#### [What needs to be done]
Copy nothing but the lines below running from the line containing "const plant = new THREE.Group();" through the line containing "in imported if", both end lines included.

====================

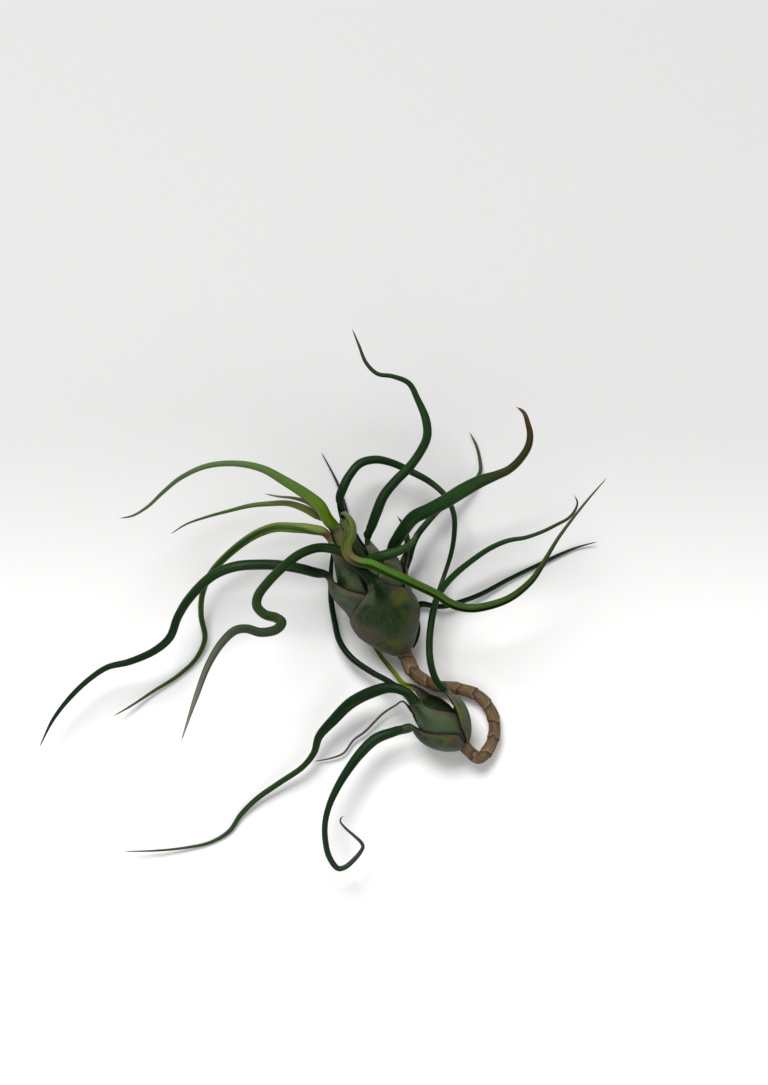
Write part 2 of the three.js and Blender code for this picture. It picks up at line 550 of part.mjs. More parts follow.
// The stems under both bulbs and the woody runner between them, in one piece
function rootstockGeometry() {
  const stemRows = (bulb) => bulb.stem.map(([distance, radius]) => (
    [...axisPoint(bulb, distance).toArray(), radius]
  ));
  const rows = [...stemRows(MOTHER).reverse(), ...RUNNER, ...stemRows(PUP)];
  const points = rows.map(([x, y, z]) => new THREE.Vector3(x, y, z));
  const curve = new THREE.CatmullRomCurve3(points, false, "centripetal");
  const positions = [];
  const rings = [];
  let side = new THREE.Vector3(1, 0, 0);
  const steps = RUNNER_STEPS + 2 * rows.length;
  for (let i = 0; i <= steps; i += 1) {
    const t = i / steps;
    const place = t * (rows.length - 1);
    const row = Math.min(Math.floor(place), rows.length - 2);
    const radius = lerp(rows[row][3], rows[row + 1][3], place - row);
    const tangent = curve.getTangent(t);
    side = side.clone().addScaledVector(tangent, -side.dot(tangent)).normalize();
    const other = tangent.clone().cross(side);
    const around = [];
    for (let j = 0; j < RUNNER_SIDES; j += 1) {
      const angle = (2 * Math.PI * j) / RUNNER_SIDES;
      around.push(curve.getPoint(t)
        .addScaledVector(side, radius * Math.cos(angle))
        .addScaledVector(other, radius * Math.sin(angle))
        .toArray());
    }
    rings.push(around);
  }
  const fan = (around, centre, reversed) => {
    for (let j = 0; j < RUNNER_SIDES; j += 1) {
      const pair = [around[j], around[(j + 1) % RUNNER_SIDES]];
      if (reversed) pair.reverse();
      positions.push(...centre, ...pair[0], ...pair[1]);
    }
  };
  for (let i = 0; i < rings.length - 1; i += 1) {
    for (let j = 0; j < RUNNER_SIDES; j += 1) {
      const k = (j + 1) % RUNNER_SIDES;
      positions.push(...rings[i][j], ...rings[i][k], ...rings[i + 1][j]);
      positions.push(...rings[i][k], ...rings[i + 1][k], ...rings[i + 1][j]);
    }
  }
  fan(rings[0], curve.getPoint(0).toArray(), true);
  fan(rings[rings.length - 1], curve.getPoint(1).toArray(), false);
  const geometry = new THREE.BufferGeometry();
  geometry.setAttribute("position", new THREE.Float32BufferAttribute(positions, 3));
  return mergeVertices(geometry, 1e-4);
}

function mesh(name, geometry, colour, roughness) {
  const material = new THREE.MeshStandardMaterial({ color: colour, roughness, metalness: 0 });
  const part = new THREE.Mesh(geometry, material);
  part.name = name;
  return part;
}

const plant = new THREE.Group();
for (const leaf of LEAVES) {
  const geometry = leafGeometry(leaf);
  const resting = leaf.wall === FLAT_WALL;
  plant.add(mesh(leaf.name, resting ? cutAtGround(geometry) : geometry, leaf.colour, LEAF_ROUGHNESS));
}
plant.add(mesh("rootstock", rootstockGeometry(), WOOD_COLOUR, WOOD_ROUGHNESS));

export default plant;
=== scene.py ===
"""An air plant with a pup on a pale floor: its fine leaves, their finishes, soft light and the camera."""

from math import atan2, cos, pi, radians, sin

import bpy
import numpy as np
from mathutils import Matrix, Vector


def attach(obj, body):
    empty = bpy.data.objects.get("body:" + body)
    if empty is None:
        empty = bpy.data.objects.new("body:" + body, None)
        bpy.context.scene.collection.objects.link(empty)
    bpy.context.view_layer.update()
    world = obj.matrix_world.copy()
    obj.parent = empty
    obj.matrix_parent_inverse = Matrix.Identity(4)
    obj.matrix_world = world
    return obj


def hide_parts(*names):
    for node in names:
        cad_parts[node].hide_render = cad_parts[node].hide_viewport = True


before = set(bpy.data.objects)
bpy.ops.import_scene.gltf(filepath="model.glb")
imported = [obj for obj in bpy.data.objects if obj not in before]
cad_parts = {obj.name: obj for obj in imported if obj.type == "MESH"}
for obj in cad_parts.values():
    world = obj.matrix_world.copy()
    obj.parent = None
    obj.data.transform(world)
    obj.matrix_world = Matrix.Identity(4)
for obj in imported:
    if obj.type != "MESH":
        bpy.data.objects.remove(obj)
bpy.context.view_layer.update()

MM = 0.001

# Sheaths, in millimetres
LAYER_PITCH = 1.25  # from one sheath to the next one inside it
CAD_WALL = 0.6  # a layer's middle lies half of this inside the bulb's outline
SHEATH_THICKNESS = 0.42
MARGIN_THICKNESS = 0.1  # of the papery edge of a sheath
MARGIN_START = 0.55  # share of a leaf's half width, from where it thins towards its edges
MARGIN_BLEND = 3.0  # length over which the margin thickens before the blade leaves
MARGIN_TUCK = 0.5  # how far that edge presses in on the sheath below
NARROWING = 1.15  # how a sheath narrows: 1 for a straight edge, more for a hollow one
STEM_CLEAR = 0.15  # from the stem to the foot of a sheath
FIRST_FOOT = 0.6  # least distance along a bulb's axis to the foot of a sheath
FOOT_STEP = 0.05  # to which that distance is worked out
FOOT_ROLL = radians(140)  # a sheath ends as wide as a blade that is rolled this far to either side
CREASE_START = 0.62  # share of a sheath's narrowing stretch, from where it may be creased
CREASE_PLACE = 1.0  # to the right of the sheath's middle
CREASE_WIDTH = 1.1

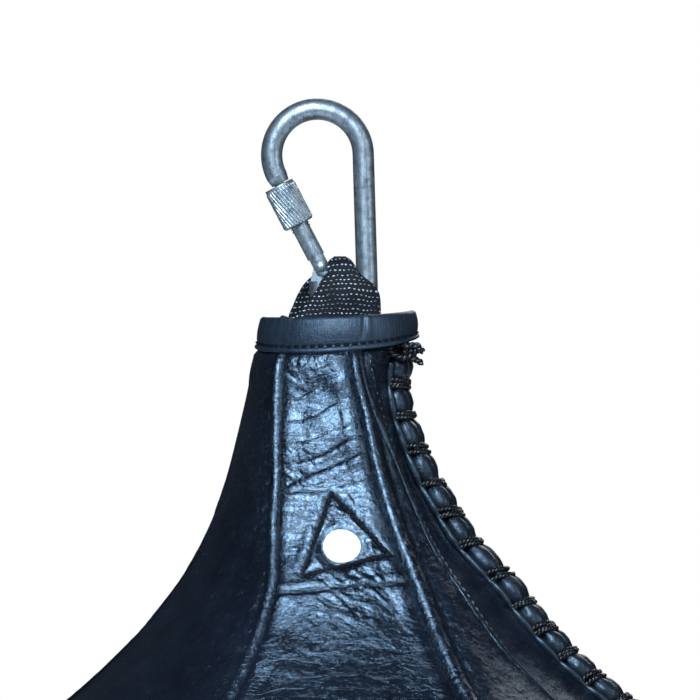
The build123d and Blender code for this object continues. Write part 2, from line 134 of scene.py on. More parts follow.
class Piece:
    """Collects vertices and faces, in millimetres, for one Blender object."""

    def __init__(self):
        self.points, self.faces, self.uvs = [], [], []

    def grid(self, rows, around=False, along=False, uvs=None):
        """A sheet of quads over equal rows; around closes each row, along closes the last row."""
        start, width = len(self.points), len(rows[0])
        for r, row in enumerate(rows):
            self.points.extend(row)
            self.uvs.extend(uvs[r] if uvs else [(0.0, 0.0)] * width)
        for r in range(len(rows) if along else len(rows) - 1):
            below = start + ((r + 1) % len(rows)) * width
            here = start + r * width
            for c in range(width if around else width - 1):
                d = (c + 1) % width
                self.faces.append((here + c, here + d, below + d, below + c))

    def fan(self, row_start, count, flip=False):
        """Closes a ring of points with one face."""
        ring = [row_start + n for n in range(count)]
        self.faces.append(tuple(reversed(ring) if flip else ring))

    def tube(self, centres, radii, sides=12, closed=False):
        """A tube with one radius, or with a radius at every centre."""
        count = len(centres)
        if not hasattr(radii, "__len__"):
            radii = [radii] * count
        side = None
        rings = []
        for n, centre in enumerate(centres):
            if closed:
                ahead, behind = centres[(n + 1) % count], centres[n - 1]
            else:
                ahead, behind = centres[min(n + 1, count - 1)], centres[max(n - 1, 0)]
            forward = (ahead - behind).normalized()
            if side is None:
                side = forward.orthogonal().normalized()
            else:
                side = (side - forward * side.dot(forward)).normalized()
            top = side.cross(forward)
            ring = []
            for k in range(sides):
                a = 2 * pi * k / sides
                ring.append(centre + side * (radii[n] * cos(a)) + top * (radii[n] * sin(a)))
            rings.append(ring)
        start = len(self.points)
        self.grid(rings, around=True, along=closed)
        if not closed:
            self.fan(start, sides, flip=False)
            self.fan(start + (count - 1) * sides, sides, flip=True)

    def make(self, name, body, slot, material, replaces=()):
        """Builds the Blender object and hangs it on its body."""
        mesh = bpy.data.meshes.new(name)
        mesh.from_pydata([tuple(p * MM) for p in self.points], [], self.faces)
        layer = mesh.uv_layers.new(name="across_along")
        for loop in mesh.loops:
            layer.data[loop.index].uv = self.uvs[loop.vertex_index]
        mesh.validate()
        mesh.materials.append(material)
        piece = bpy.data.objects.new(name, mesh)
        bpy.context.scene.collection.objects.link(piece)
        mesh.shade_smooth()
        if body:
            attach(piece, body)
        if replaces:
            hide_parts(*replaces)
        return piece


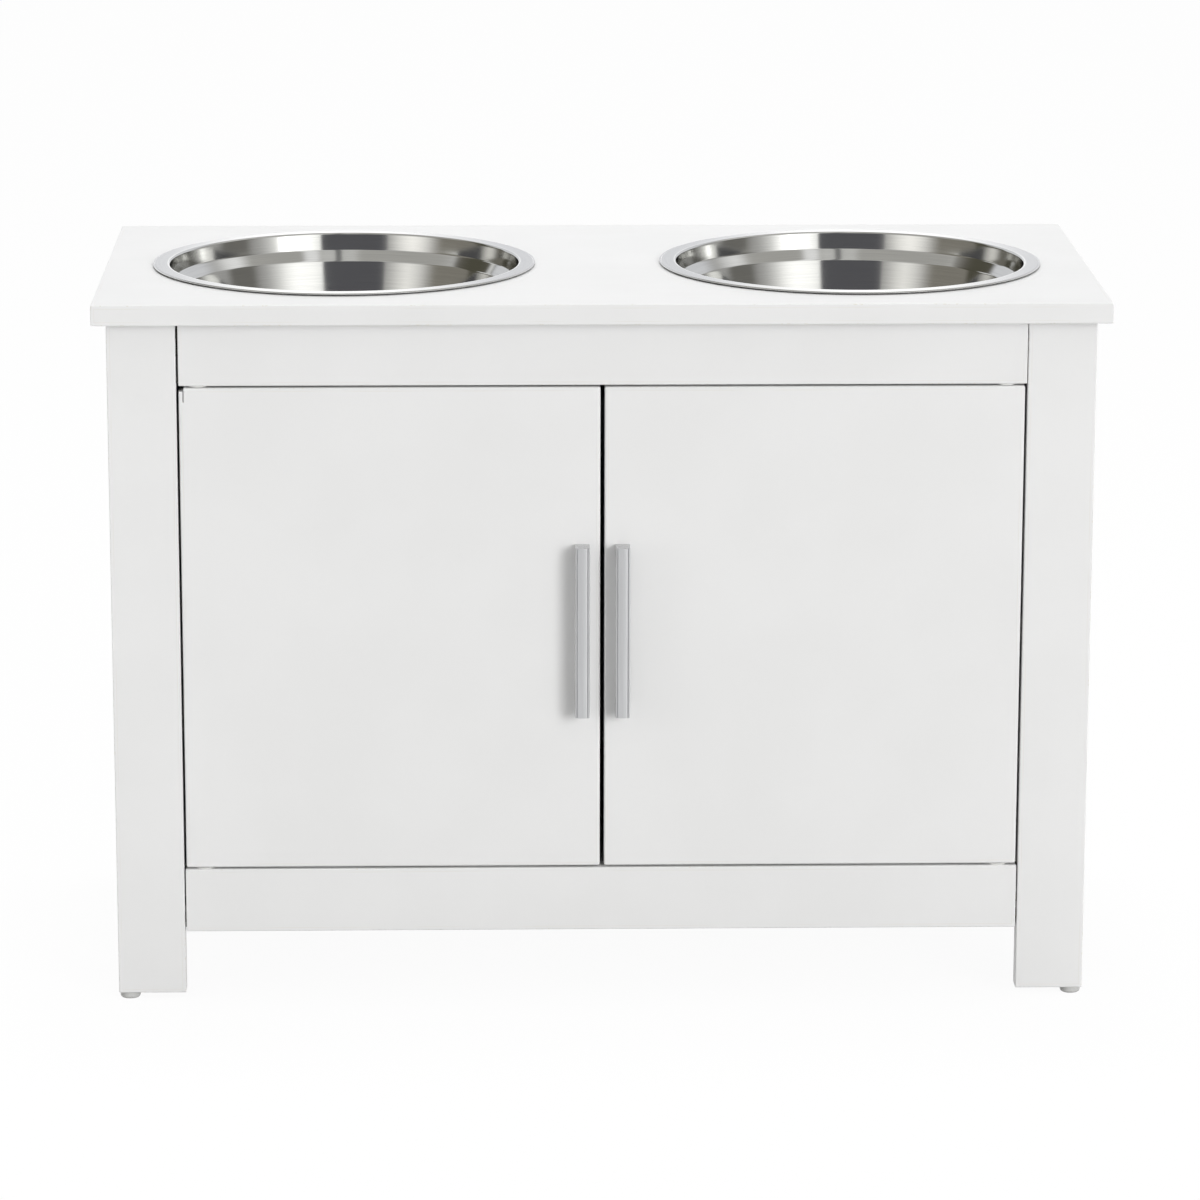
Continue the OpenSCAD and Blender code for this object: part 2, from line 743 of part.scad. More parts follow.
// A stud along Z from the joint: its thread below z = 0, its head inside the cam disc
module cam_stud() {
  b = stud_bevel;
  shaft = stud_d / 2;
  neck = stud_d / 4;
  head = stud_head_d / 2;
  head_hi = cam_back + stud_past;
  head_lo = head_hi - stud_head_h;
  neck_hi = head_lo - 2 * b;
  neck_lo = neck_hi - stud_neck_h;
  rotate_extrude() polygon([
    [0, -stud_thread], [shaft - b, -stud_thread], [shaft, b - stud_thread], [shaft, 0], [head, 0],
    [head, stud_collar_t], [shaft, stud_collar_t], [shaft, neck_lo - b], [neck, neck_lo], [neck, neck_hi],
    [head, head_lo], [head, head_hi - b], [head - b, head_hi], [0, head_hi]
  ]);
}

module cam_discs() {
  color(zinc) for (j = all_cams) {
    t = abs(j[2].z) > 0.5 ? floor_t : side_t;
    aim(j[0] + cam_back * j[1], j[1], j[2]) cam_disc(t);
  }
}

module cam_studs() {
  color(zinc) for (j = all_cams) aim(j[0], j[1], j[2]) cam_stud();
}

module wood_dowels() {
  color(wood) for (j = all_dowels) aim(j[0] - dowel_face * j[1], j[1], square_to(j[1]))
    rod(dowel_d, dowel_face + dowel_edge, dowel_bevel);
}

module back_panel_nails() {
  color(zinc) for (p = back_nails) back_nail_at(p) screw(back_nail);
}

module catch_screws() {
  color(zinc) for (s = sides, x = [-catch_screw_x, catch_screw_x])
    catch_screw_at(s, x) slotted_screw(catch_screw);
}

module glide_nails() {
  color(zinc) for (s = sides, y = [y_front_glide, y_rear_glide]) leg_nail_at(s, y) screw(glide_nail);
}

module handle_screws(s) {
  color(zinc) for (e = sides) handle_screw_at(s, e) slotted_screw(handle_screw);
}

module strike_screw(s) {
  color(zinc) strike_screw_at(s) screw(strike_screw);
}

// ---- Nodes ---------------------------------------------------------------------------------

top_panel();
side_panel(-1);  // left_side_panel
side_panel(1);  // right_side_panel
stile(-1);  // left_stile
stile(1);  // right_stile
top_front_rail();
bottom_front_rail();
floor_panel();
back_panel();
rear_top_rail();
rear_bottom_rail();
door(-1);  // left_door
door(1);  // right_door
bowl(-1);  // left_bowl
bowl(1);  // right_bowl
handle(-1);  // left_handle
handle(1);  // right_handle
handle_screws(-1);  // left_handle_screws
handle_screws(1);  // right_handle_screws
pivot_pin(-1, door_hi, 1);  // left_upper_pivot_pin
pivot_pin(-1, door_lo, -1);  // left_lower_pivot_pin
pivot_pin(1, door_hi, 1);  // right_upper_pivot_pin
pivot_pin(1, door_lo, -1);  // right_lower_pivot_pin
bushing(-1, z_rail, 1);  // left_upper_bushing
bushing(-1, z_floor, -1);  // left_lower_bushing
bushing(1, z_rail, 1);  // right_upper_bushing
bushing(1, z_floor, -1);  // right_lower_bushing
catch_housing(-1);  // left_catch_housing
catch_housing(1);  // right_catch_housing
catch_magnet(-1);  // left_catch_magnet
catch_magnet(1);  // right_catch_magnet
catch_poles(-1);  // left_catch_poles
catch_poles(1);  // right_catch_poles
catch_screws();
strike_plate(-1);  // left_strike_plate
strike_plate(1);  // right_strike_plate
strike_screw(-1);  // left_strike_screw
strike_screw(1);  // right_strike_screw
glide(-1, y_front_glide);  // front_left_glide
glide(1, y_front_glide);  // front_right_glide
glide(-1, y_rear_glide);  // rear_left_glide
glide(1, y_rear_glide);  // rear_right_glide
glide_nails();
cam_discs();
cam_studs();
wood_dowels();
back_panel_nails();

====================

#### [Answer for the task]
const plant = new THREE.Group();
for (const leaf of LEAVES) {
  const geometry = leafGeometry(leaf);
  const resting = leaf.wall === FLAT_WALL;
  plant.add(mesh(leaf.name, resting ? cutAtGround(geometry) : geometry, leaf.colour, LEAF_ROUGHNESS));
}
plant.add(mesh("rootstock", rootstockGeometry(), WOOD_COLOUR, WOOD_ROUGHNESS));

export default plant;
=== scene.py ===
"""An air plant with a pup on a pale floor: its fine leaves, their finishes, soft light and the camera."""

from math import atan2, cos, pi, radians, sin

import bpy
import numpy as np
from mathutils import Matrix, Vector


def attach(obj, body):
    empty = bpy.data.objects.get("body:" + body)
    if empty is None:
        empty = bpy.data.objects.new("body:" + body, None)
        bpy.context.scene.collection.objects.link(empty)
    bpy.context.view_layer.update()
    world = obj.matrix_world.copy()
    obj.parent = empty
    obj.matrix_parent_inverse = Matrix.Identity(4)
    obj.matrix_world = world
    return obj


def hide_parts(*names):
    for node in names:
        cad_parts[node].hide_render = cad_parts[node].hide_viewport = True


before = set(bpy.data.objects)
bpy.ops.import_scene.gltf(filepath="model.glb")
imported = [obj for obj in bpy.data.objects if obj not in before]
cad_parts = {obj.name: obj for obj in imported if obj.type == "MESH"}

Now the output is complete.